“In negotiations, the spoils go to the victor. Or is it, the victor is spoiled. The negotiation style used determines that.” -Greg Williams, The Master Negotiator & Body Language Expert (click to Tweet)
“Negotiations – Integrative Versus Distributive –
The Value Of Its Benefits”
People don’t realize they’re always negotiating.
A good negotiator must contemplate his counterpart’s most minor negotiation position. And, he must do so while considering that person’s generalities related to his wants from the negotiation. He must do so by reflecting on the past and looking forward at the same time. That can become the paradox of integrative and distributive bargaining. And, there is value in both. Because the two can become interwoven in a negotiation.
After acquiring the following information, you will understand the difference between integrative versus distributive negotiations. And you will know when to use either strategy to advance your negotiation efforts.
Distributive Negotiation Classification
What exactly is distributive negotiation, and what are its characteristics? In distributive bargaining, both parties attempt to maximize their gains at the expense of the other. Thus, negotiators term distributive negotiations as zero-sum or win/lose.
Distributive negotiations tend to be more competitive than integrative ones. Because of that, they can be more intense and plagued by challenges. And that can make them more daunting.
Haggling sessions have become fraught with deceptive maneuvers due to the competitive nature of this negotiation style. Because some negotiators feel they must use any tactic to secure the outcome they seek, depending on the stakes. And they may do whatever it takes to achieve their goals.
My motto is, you’re always negotiating. With a distributive style of bargaining, a negotiator may win in his current situation. Later, he may bear the cost of that win in future opportunities. That is something to consider when contemplating using this form of negotiation.
Integrative Negotiation Classification
By contrast, integrative negotiations consist of a cooperative approach to reaching a happy medium as its outcome. At its base of practice, negotiators exchange information beneficial to the progression of a mutually advantageous negotiation outcome. Negotiators that use this approach to bargaining tend to take a longer view of relationships. They do so because they know they may be negotiating with that entity in the future or someone in that person’s stead.
The one thing that negotiators must be aware of when using this approach is its limits. People are inherently endowed to pursue their best interests. As such, during the give-and-take exchange, one party may withhold information beneficial to the other to achieve a marginal outcome that is better than his counterpart. The thought in him might be, I’m only getting a little more, so that will not hurt anyone.
Negotiators that have a stern demeanor find this style of negotiating appealing. They are the ones that want to steamroll their opponent. And based on that person’s negotiation counterpart, that approach may serve the steamroller well.
Some negotiators that negotiate one-off deals may prefer this negotiation style. They believe there will be no future retribution for the stern demeanor used during the negotiation. Be mindful of the future when using this style of negotiation. You will exist in that future someday.

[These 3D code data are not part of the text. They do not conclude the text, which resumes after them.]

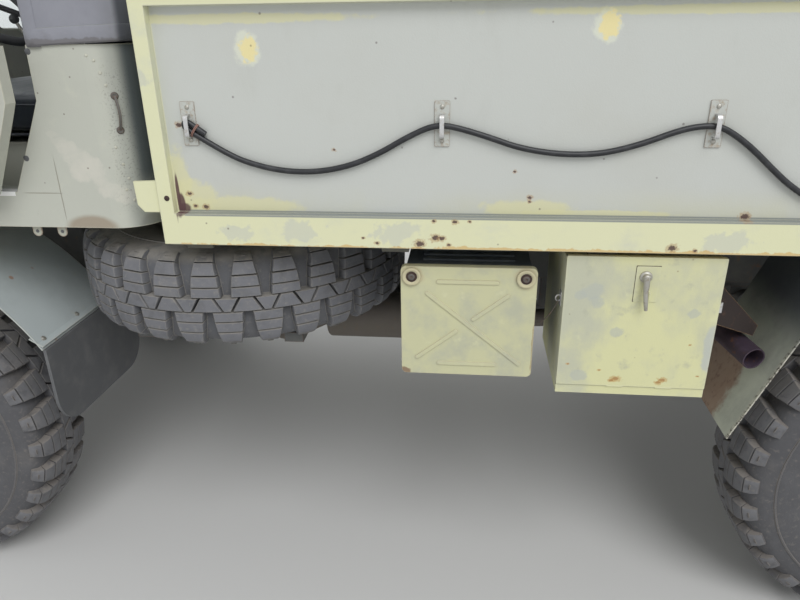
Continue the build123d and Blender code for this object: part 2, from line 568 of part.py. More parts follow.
# Bonnet: a wedge-shaped lid hinged along its rear edge
BONNET_REAR_X = COWL_TOP_X + 6
BONNET_HINGE = (COWL_TOP_X - 7, WAIST + 5 + SEAT_GAP)
bonnet_outline = ((BONNET_REAR_X, WAIST - 4), (NOSE_X + 20, NOSE_FRONT_TOP), (NOSE_X + 20, NOSE_FRONT_TOP - 34),
                  (BONNET_REAR_X, WAIST - 38))
with BuildPart() as bonnet:
    side_plate(bonnet_outline, -NOSE_HALF_WIDTH - 12, NOSE_HALF_WIDTH + 12)
    fillet(bonnet.edges().filter_by(Axis.X, tolerance=15).group_by(Axis.Z)[-1], 12)
    inner = ((BONNET_REAR_X + 6, WAIST - 10), (NOSE_X + 14, NOSE_FRONT_TOP - 5), (NOSE_X + 14, NOSE_FRONT_TOP - 60),
             (BONNET_REAR_X + 6, WAIST - 60))
    side_plate(inner, -NOSE_HALF_WIDTH - 6, NOSE_HALF_WIDTH + 6, Mode.SUBTRACT)
    block((BONNET_REAR_X - 1, BONNET_REAR_X + 7), (-NOSE_HALF_WIDTH - 6, NOSE_HALF_WIDTH + 6),
          (WAIST - 60, WAIST - 20), Mode.SUBTRACT)
    for y in (-420, 420):
        disc((BONNET_HINGE[0], y - 40, BONNET_HINGE[1]), (0, 1, 0), 5, 80)
        block((BONNET_HINGE[0], BONNET_REAR_X + 34), (y - 40, y + 40), (WAIST + 2, WAIST + 5))
        block((BONNET_REAR_X + 4, BONNET_REAR_X + 34), (y - 40, y + 40), (WAIST - 10, WAIST + 5))
save(bonnet, "bonnet")

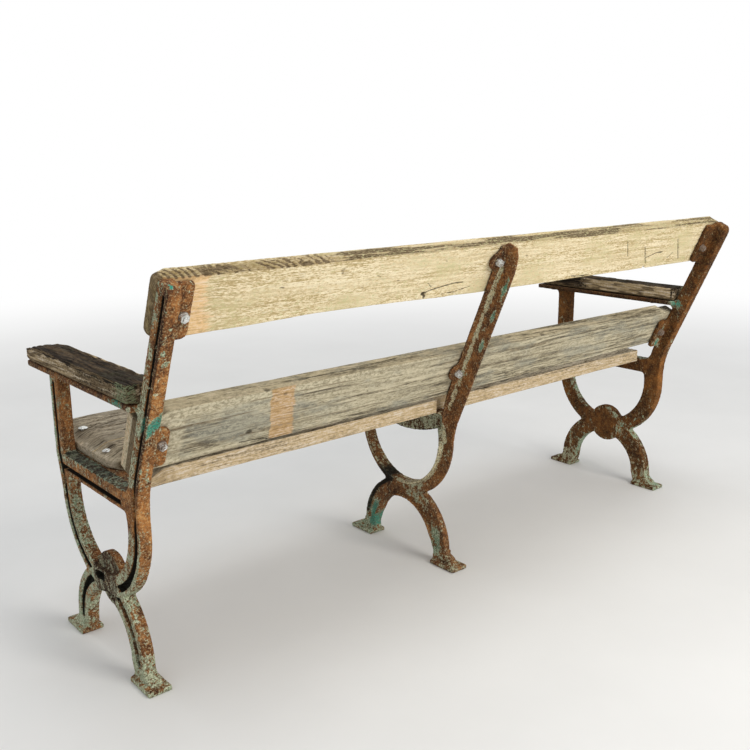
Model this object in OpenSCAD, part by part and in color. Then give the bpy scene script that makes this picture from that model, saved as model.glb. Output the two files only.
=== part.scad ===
// Garden bench: three cast iron frames carrying five timber boards.
// Millimetres. X runs along the bench, the sitter faces -Y, Z is up.
// The origin is on the floor, under the middle of the overall box.
// The sitter's left hand is at +X.

/* [Overall] */
// Length of the back slats, end to end
bench_length = 1830; // [1500:10:2100]
// Height of the top of the seat above the floor
seat_height = 470; // [440:5:500]
// Lean of the back from upright, in degrees
back_lean = 24; // [18:1:27]
// Length of the straight leaning part of each upright
back_length = 424; // [400:4:480]
// Distance of the middle frame from the centre of the bench
middle_offset = 24; // [-40:2:60]

/* [Frames] */
// Width of an end frame across its outline
frame_width = 30; // [26:1:40]
// Thickness of the web left behind the channel
web_thickness = 10; // [8:0.5:14]
// Inner radius of the round loop under the seat
loop_radius = 150; // [140:2:156]
// Outer radius of the round loop
loop_outer = 198; // [192:1:204]
// Depth of the leaning upright, front to back
upright_depth = 43; // [38:1:50]
// Radius of the bend where the upright starts to lean
bend_radius = 230; // [200:5:280]
// Width of the cast leg, across the arch
leg_depth = 56; // [48:1:62]
// Height of the seat bearer
bearer_height = 46; // [40:1:54]
// Radius of the round boss where loop and arch cross
hub_radius = 61; // [56:1:66]
// Width of the middle frame's flange
flange_width = 36; // [32:1:48]
// Thickness of the middle frame's stem
stem_thickness = 10; // [8:0.5:12]

/* [Arms] */
// Height of the top of the arm plate above the seat
arm_rise = 164; // [150:2:190]
// How far the arm plate runs forward of the origin of the loop
arm_reach = 298; // [270:2:320]
// Width of the arm plate
arm_plate_width = 70; // [56:2:80]
// Thickness of the arm plate
arm_plate_thickness = 14; // [10:1:16]
// Thickness of the arm board
arm_board_thickness = 41; // [30:1:46]
// Width of the arm board
arm_board_width = 72; // [64:1:84]

/* [Boards] */
// Thickness of the back slats and seat planks
board_thickness = 38; // [32:1:44]
// Height of the top slat, along the slope
top_slat_height = 131; // [110:1:140]
// How far the lower edge of the top slat is worn up, near its middle
slat_wear = 8; // [0:1:10]
// Width of the rear seat plank
rear_plank_width = 248; // [220:2:252]
// Width of the front seat plank
front_plank_width = 226; // [200:2:236]
// How far the top of the seat is worn down at its left end
seat_wear = 22; // [14:1:24]

/* [Fasteners] */
// Diameter of the coach bolts
bolt_diameter = 10; // [8:0.5:12]
// Gap between a bolt and its hole, all round
bolt_clearance = 0.5; // [0.3:0.1:0.8]

/* [Shown] */
// Part to draw, or all of them

/* [Hidden] */
$fn = 64;

iron = [0.36, 0.24, 0.17];
timber = [0.72, 0.62, 0.45];
old_timber = [0.30, 0.24, 0.19];
zinc = [0.70, 0.72, 0.74];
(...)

The goal of this form of negotiating tends to be one-sided. That is due to the aggressive negotiator seeking to gain significantly more than his counterpart from the negotiation. That can create an adverse reaction from the less fierce negotiator, or it may cause him to become more aggressive. And that can lead to impasses in the negotiation.
Plus, even if the aggressive negotiator takes the lion’s share of the deal today, he may pay handsomely for his indiscriminate actions later. That might occur when negotiating with someone associated with the less aggressive negotiator who wants the score evened.

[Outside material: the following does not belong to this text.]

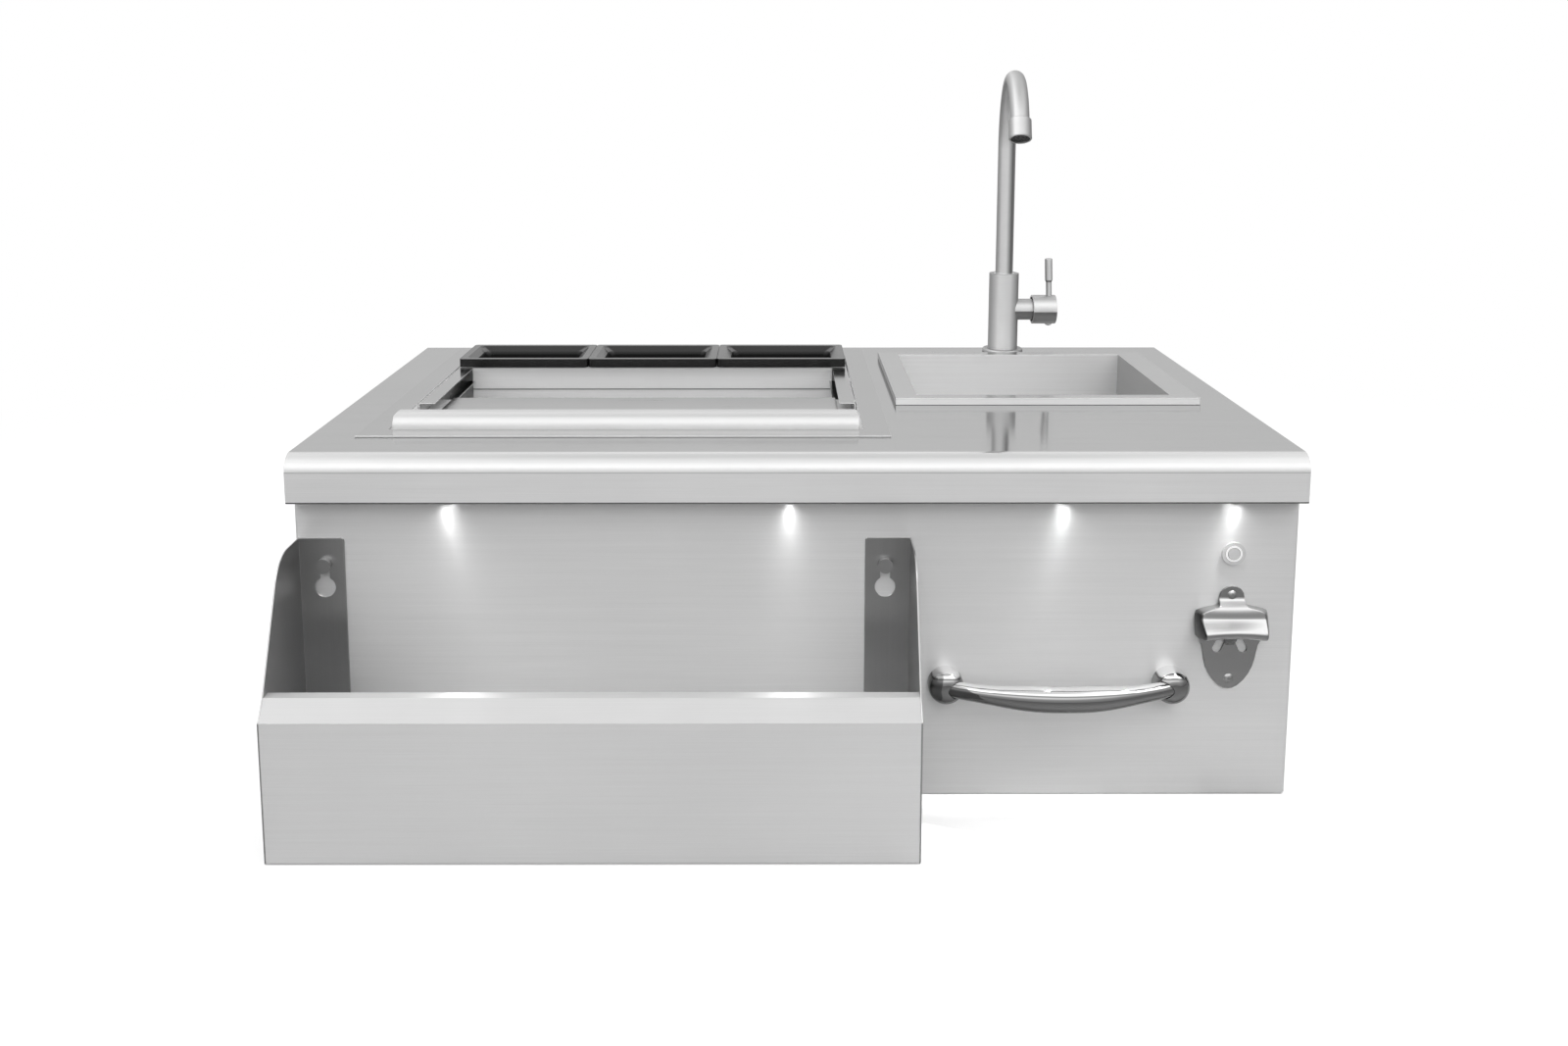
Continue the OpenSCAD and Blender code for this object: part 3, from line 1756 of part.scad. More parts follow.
// Radius of the bar at angle a along its bow: straight in its sockets, swelling between them
function bar_radius(a) =
  let (
    reach = bar_span / 2 - socket_depth,
    s = min(1, max(0, (reach - abs(bow_r * sin(a))) / (reach * 0.8)))
  )
  (bar_end_d + (bar_mid_d - bar_end_d) * s * s * (3 - 2 * s)) / 2;

// Ring of points round the bar at angle a along its bow
function bar_ring(a) = [
  for (k = [0 : bar_sides - 1])
    let (
      t = 360 * k / bar_sides,
      r = bow_r + bar_radius(a) * cos(t)
    )
    [r * sin(a), bow_r - bar_root - bar_bow - r * cos(a), bar_radius(a) * sin(t)]
];

// Moves to the middle between the towel bar's posts on the front panel
module at_bar() {
  place()
    translate([bar_x, front_step, -bar_drop])
      children();
}

module towel_bar() {
  end_a = bow_angle * (1 - 3 / bar_span);
  rings = [for (i = [0 : bar_rings]) bar_ring(end_a * (2 * i / bar_rings - 1))];
  last = bar_rings * bar_sides;
  color("silver") at_bar()
    polyhedron(
      points = [for (ring = rings) each ring],
      faces = [
        [for (k = [0 : bar_sides - 1]) k],
        [for (k = [bar_sides - 1 : -1 : 0]) last + k],
        for (i = [0 : bar_rings - 1], k = [0 : bar_sides - 1])
          let (next = (k + 1) % bar_sides, a = i * bar_sides, b = a + bar_sides)
            each [[a + k, b + k, b + next], [a + k, b + next, a + next]]
      ]
    );
}

// Domed posts with a socket for the bar's end and a stud through the panel
module towel_bar_posts() {
  r = post_d / 2;
  color("silver") at_bar()
    for (side = [-1, 1])
      translate([side * bar_span / 2, 0, 0])
        difference() {
          union() {
            rotate([90, 0, 0])
              rotate_extrude($fn = smooth)
                blank(
                  [[0, 0], [r, 0], [r, post_h], [0, post_h]],
                  [0, 0, r * 0.8, 0]
                );
            rod_y([0, -1, 0], sheet + 9, bar_stud_d);
          }
          translate([0, -bar_root, 0])
            rotate([0, 0, side == 1 ? 180 + bow_angle : -bow_angle])
              rod_x([-1, 0, 0], post_d, bar_end_d + 2 * slide_gap);
        }
}

// ---- Speed rail ----

// Headed studs through the front panel, each with its nut behind
module hook_studs() {
  gap = 2 * slide_gap + end_t;
  nut_t = 5;
  color("silver") place()
    for (x = stud_xs) {
      rod_y([x, front_step - gap, -stud_drop], gap + sheet + nut_t + 4, stud_neck_d);
      rod_y([x, front_step - gap - stud_head_t, -stud_drop], stud_head_t, stud_head_d);
      translate([x, panel_in_y, -stud_drop])
        rotate([-90, 0, 0])
          hex_nut([0, 0, 0], stud_neck_d + 5, nut_t, stud_neck_d + 2 * run_fit);
    }
}

// Folded trough without its ends: upstand, floor and front, then the sloped band and the lip
module speed_rail_trough() {
  half = sheet / 2;
  back = front_step - slide_gap - end_t - half;
  front = front_step - rail_reach;
  crease = [front, -lip_drop - band_h];
  top = [front + band_lean, -lip_drop];
  below = crease - [0, 2 * band_h];
  lip = top + [lip_return, 0];
  color("gainsboro") place()
    along_x(rail_x0 + end_t, rail_x1 - end_t) {
      fold(
        [
          [back, rail_base + upstand_h],
          [back, rail_base + half],
          [front + half, rail_base + half],
          [front + half, crease.y - band_h]
        ],
        [0, bend_r, bend_r, 0],
        sheet
      );
      polygon([
        below,
        crease,
        top,
        lip,
        lip - [0, sheet],
        bend_middle(crease, top, lip, sheet),
        bend_middle(below, crease, top, sheet),
        below + [sheet, 0]
      ]);
    }
}

// End plate with its hanging flange, at the right of the rail when side is 1
module speed_rail_end(side) {
  x = side == 1 ? rail_x1 : rail_x0;
  back = front_step - slide_gap;
  front = front_step - rail_reach;
  slot_z = -stud_drop - (keyhole_slot - stud_neck_d) / 2 + slide_gap;
  hole_z = -stud_drop - keyhole_drop;
  color("gray") place()
    translate([x, 0, 0])
      mirror([side == 1 ? 1 : 0, 0, 0])
        difference() {
          union() {
            along_x(0, end_t)
              blank(
                [
                  [back, rail_base],
                  [back, -rail_drop],
                  [front_step - end_corner, -rail_drop],
                  [front + band_lean, -lip_drop],
                  [front, -lip_drop - band_h],
                  [front, rail_base]
                ],
                [0, 0, end_round, 0, fold_r + sheet, fold_r + sheet]
              );
            along_y(back - end_t, back)
              blank(
                [
                  [0, rail_base],
                  [0, -rail_drop],
                  [hang_flange, -rail_drop],
                  [hang_flange, rail_base]
                ],
                [0, 0, 3, 0]
              );
          }
          rod_y([stud_inset, back - 10, slot_z], 20, keyhole_slot);
          block(
            [stud_inset - keyhole_slot / 2, back - 10, hole_z],
            [stud_inset + keyhole_slot / 2, back + 10, slot_z]
          );
          rod_y([stud_inset, back - 10, hole_z], 20, keyhole_d);
        }
}

module speed_rail_left_end() {
  speed_rail_end(-1);
}

module speed_rail_right_end() {
  speed_rail_end(1);
}

countertop();
front_panel();
left_side_panel();
right_side_panel();
back_panel();
base_tray();
center_brace();
bin_frame();
bin_liner();
bin_insulation();
bin_outer_shell();
left_rail();
right_rail();
rail_screws();
lid_plate();
lid_handle();
lid_glides();
condiment_rack();
condiment_pan_1();
condiment_pan_2();
condiment_pan_3();
bin_drain_body();
bin_drain_nut();
bin_drain_strainer();
sink_bowl();
waste_body();
waste_gasket();
waste_nut();
waste_basket();
waste_tailpiece();
mixer_base_ring();
mixer_body();
mixer_bush();
mixer_spout();
mixer_outlet();
aerator();
valve_cartridge();
valve_trunnion();
valve_cap();
valve_stem();
valve_lever();
cap_plug();
mixer_fixings();
lamp_housings();
lamp_lenses();
lamp_driver();
lamp_wiring();
power_gland();
switch_body();
switch_ring();
switch_button();
switch_nut();
opener_plate();
opener_screws();
towel_bar();
towel_bar_posts();
hook_studs();
speed_rail_trough();
speed_rail_left_end();
speed_rail_right_end();
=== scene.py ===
import json
import math

import bmesh
import bpy
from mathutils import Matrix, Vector

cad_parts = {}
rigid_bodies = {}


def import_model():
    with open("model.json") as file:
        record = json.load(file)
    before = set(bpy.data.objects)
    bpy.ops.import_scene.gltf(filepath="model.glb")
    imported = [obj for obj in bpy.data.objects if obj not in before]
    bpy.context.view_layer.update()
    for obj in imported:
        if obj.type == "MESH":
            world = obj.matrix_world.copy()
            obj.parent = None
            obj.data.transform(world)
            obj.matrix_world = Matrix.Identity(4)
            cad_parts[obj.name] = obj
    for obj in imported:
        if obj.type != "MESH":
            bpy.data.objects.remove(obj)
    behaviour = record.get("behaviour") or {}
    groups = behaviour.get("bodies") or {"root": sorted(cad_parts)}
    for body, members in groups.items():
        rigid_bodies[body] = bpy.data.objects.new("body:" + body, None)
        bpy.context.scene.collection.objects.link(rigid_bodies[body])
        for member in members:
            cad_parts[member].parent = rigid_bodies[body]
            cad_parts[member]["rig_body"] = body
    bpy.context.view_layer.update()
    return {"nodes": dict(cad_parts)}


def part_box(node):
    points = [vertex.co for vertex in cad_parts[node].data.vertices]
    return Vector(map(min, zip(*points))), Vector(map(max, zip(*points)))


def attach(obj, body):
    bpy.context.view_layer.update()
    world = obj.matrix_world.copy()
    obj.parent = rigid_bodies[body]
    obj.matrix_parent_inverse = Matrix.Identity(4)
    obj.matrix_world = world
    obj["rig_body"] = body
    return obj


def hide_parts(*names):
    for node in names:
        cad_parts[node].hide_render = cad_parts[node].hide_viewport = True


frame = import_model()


# ---- Camera ----
# Stands 1.4 m in front of the counter, almost as high as the mixer, and looks slightly down. Its
# place and lens were fitted to points of the unit in the photograph.
scene = bpy.context.scene
camera_at = Vector((-0.0234, -1.6465, 0.7626))
camera_tilt = math.radians(90 - 8.183)
camera_roll = math.radians(-0.119)
lens_in_pixels = 1418.2
image_width = 1600

eye = bpy.data.cameras.new("camera")
eye.sensor_width = 36
eye.lens = lens_in_pixels * eye.sensor_width / image_width
eye.shift_x = 0.00384
eye.shift_y = -0.15
eye.clip_start = 0.05
camera = bpy.data.objects.new("camera", eye)
camera.location = camera_at
camera.rotation_euler = (camera_tilt, 0, camera_roll)
scene.collection.objects.link(camera)
scene.camera = camera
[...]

In integrative negotiations, each negotiator considers the outcomes sought by the other negotiator. They do so as partners creating value for the other, even though they are on opposing sides.
Neither negotiator attempts to use unnecessary impediments to stifle the other. That can make the current negotiation process flow more freely.
Integrative negotiations also create a less intense environment in which to negotiate. And a spill-over-benefit from that is, it can enhance long-term relationships. That can make future negotiations between these partners more manageable.
If you are negotiating with a negotiator with the mindset that the only way for him to win is for you to lose, caution would be the word for you. Integrative negotiations strive for win-win outcomes. Thus, if engaging in this negotiation form does not deliver the perception of that outcome, it becomes a disincentive to use this approach. Suffice it to say; if the opposing negotiator is reluctant about striving for a win-win outcome, you must be prepared to use a distributive negotiation style.
So, which form of negotiation should you use, integrative or distributive? There will always be a tradeoff between the information you disclose and the benefits of doing so in negotiations. And that is the hallmark that notes the difference between the two styles of negotiation. The amount you reveal to obtain gains will be your point of decision.
The answer to the negotiation style you should use, integrative or distributive, is that it depends. Meaning, you must consider the method your counterpart will use. And it would be to your benefit to be adaptable to either at a moment’s indication.
Since you now know the difference between integrative and distributive negotiations, you can use either. Just be mindful of the benefits and drawbacks of both. The one you choose, or the blending of the two, will be based on your strategy for the negotiation, which will determine the negotiation outcome. And everything will be right with the world.
Remember, you’re always negotiating!